Prior to his 100th marathon, Guirges vowed to his wife Rouma and two children that the race would be his last. Raef’s heart told him his otherwise.

He finished his 102nd marathon on Dec. 9, 2012 in Tucson, AZ and is looking forward to the L.A. Marathon on Sunday, March 17. Guirges plans to run 14-15 marathons this year and has set another goal of 200 marathons.

A member of the 7 Continents Marathon Club, Guirges dreams of completing a marathon on each continent. He has North America, South America and Africa under his belt and is hoping to scratch two more off his list, including Asia, in 2013. The most difficult will be the Antarctic Ice Marathon which is held in November each year.

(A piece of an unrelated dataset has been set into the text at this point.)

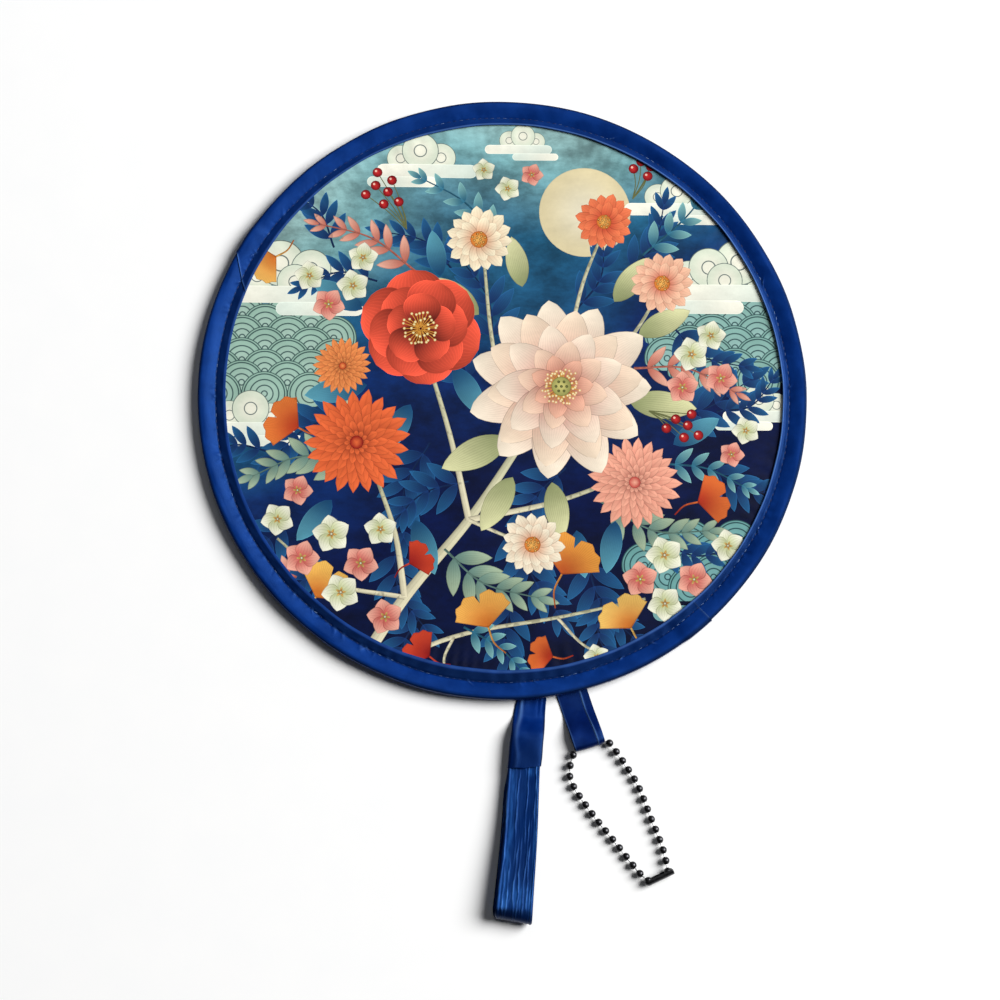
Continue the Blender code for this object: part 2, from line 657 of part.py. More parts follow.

While he has the full support of his wife, Guirges said she doesn’t attend his races like she used to.

“Rouma is not able to watch anymore,” Guirges said. “I am in so much pain. It usually takes two days before I can eat and sleep right.”

Guirges has come a long way since moving the United States in 1981. Raised by Christian parents in Egypt, Guirges came to America with a strong background in accounting.

He worked as a janitor while learning the English language and eventually became a Special Agent Criminal Investigation for the IRS, a position he held until 1990. Guirges now has his own CPA business in Torrance.

Guirges claims to be the only Middle Eastern runner to reach the 50 and 100 marathon milestones and is proud of how his message has reached so many people.

“Many times local newspapers will publish my story when I come to their town to run,” Guirges said. “Often there are spectators on the side of the course chanting ‘God is Love’ when I pass by.”

Guirges said he plans to spread the gospel until the day he dies.

“Ideally, I will die while running,” Guirges said. “I want to die leaving a record that will be a challenge for many others.”